Di penghujung acara, Afrida "mengambil alih" HT dari tokoh - tokoh agama dan adat lainnya.
"Sebelum bapak HT meninggalkan tempat ini saya mohon sebentar saja waktunya ya pak... Kita mau adati bapak dulu, sebenarnya saya agak kurang pas mengadati bapak di tempat orang harusnya di kampung kami di Halmahera Utara tetapi karena waktu yang tidak memungkinkan mau tidak mau harus dibuat disini," kata Afrida yang kemudian meminta HT untuk berdiri.

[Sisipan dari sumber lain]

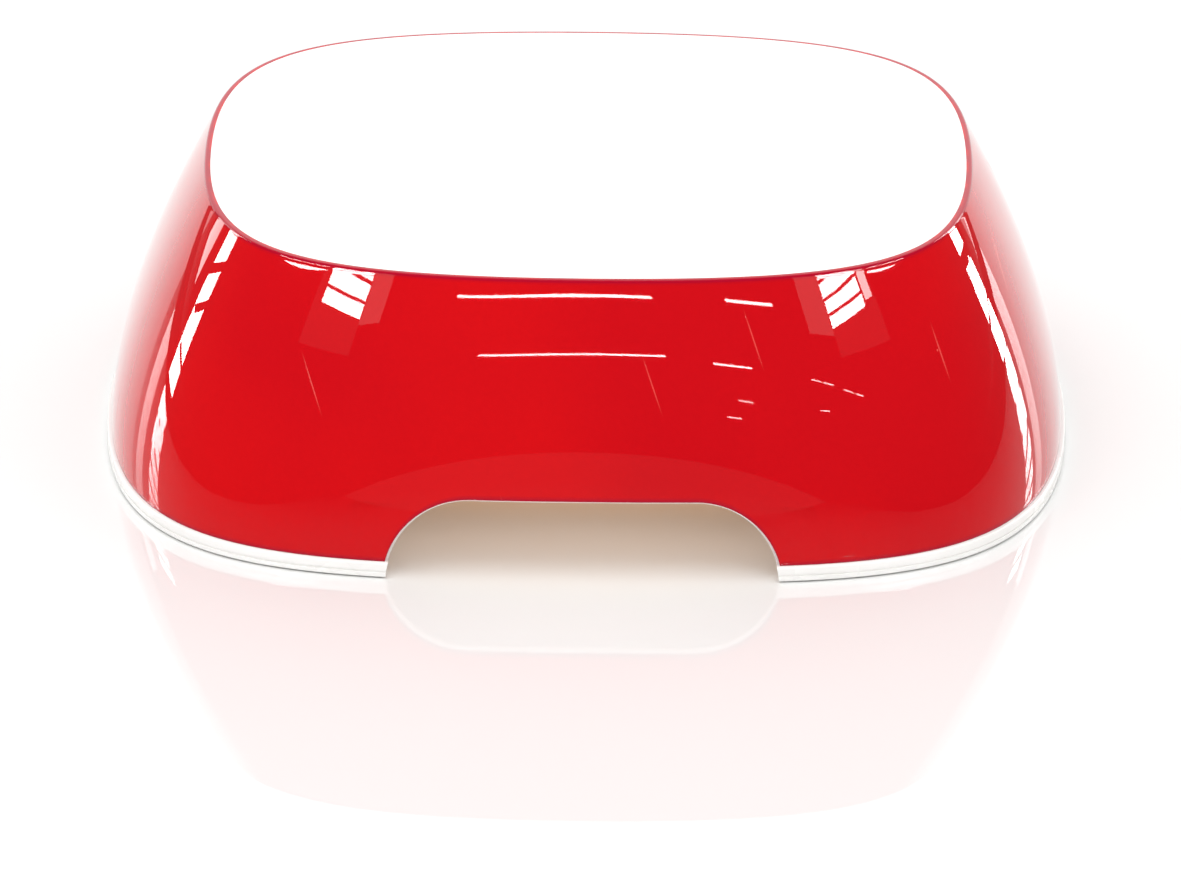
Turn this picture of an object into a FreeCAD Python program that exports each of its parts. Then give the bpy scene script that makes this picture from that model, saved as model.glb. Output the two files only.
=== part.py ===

"Pak, ini semua bentuk terima kasih kami yang begitu mendalam kepada bapak karena telah membantu membantu mempublikasikan dan melestarikan adat dan budaya pagu yang hampir punah melalui siaran MNC TV. Karena jasa bapak itu, adat pagu dikenal oleh dunia dan lebih dari pada itu juga pak, keberadaan dan hak - hak kami diakui kembali," kata Quin Pagu.
"Kami punya 3 benda adat yang kami bawa dari Halmahera Utara pak, pertama ini kain toposero. Kain ini pak, bermakna bapak harus kembali lagi mengunjungi masyarakat suku Pagu dan itu hukumnya wajib karena bila tidak bapak akan dikenakan denda atas kain ini," lanjutnya sementara yang lain membantu melilitkan kain itu di pinggang HT.
Benda kedua yang diberikan oleh Quin Pagu adalah tameng kecil bernama salawaku. " Ini tameng pak dulunya digunakan untuk berperang. Dengan ini kami berharap bapak dapat bertarung dalam pilpres dan keluar sebagai pemenang. Dan yang terakhir pak, tikar paluas yang bermakna kami siap melindungi dan menjamin keamanan bapak selama berada di wilayah kami dari berbagai macam ancaman. Dan ini telah mengikat bapak dalam keluarga besar suku adat pagu." Tikar yang berukur besar itu juga turut dilingkarkan ke tubuh HT.
Sedikit mengulas tentang keberadaan suku adat Pagu berada di Halmahera Utara dan tersebar di 5 kecamatan 13 desa. Menurut Afrida, identitas suku Pagu terancam punah begitu juga dengan bahasanya. Anak – anak muda tidak lagi merasa bangga menjadi masyarakat adat, mereka gengsi jika dikatakan sebagai anak adat. Masalah suku Pagu semakin kompleks dikarenakan kehadiran perusahan tambang emas PT NHM di wilayah adat Pagu.
Pemerintah memberikan izin kepada pihak perusahaan tanpa berkonsultasi terlebih dahulu dengan suku adat pagu padahal perusahaan tersebut berdiri di atas tanah adat. Banyak masalah yang ditimbulkan akibat pembukaan tambang tersebut, mulai dari pencemaran lingkungan, kriminalisasi, bahkan untuk berkebun juga susah.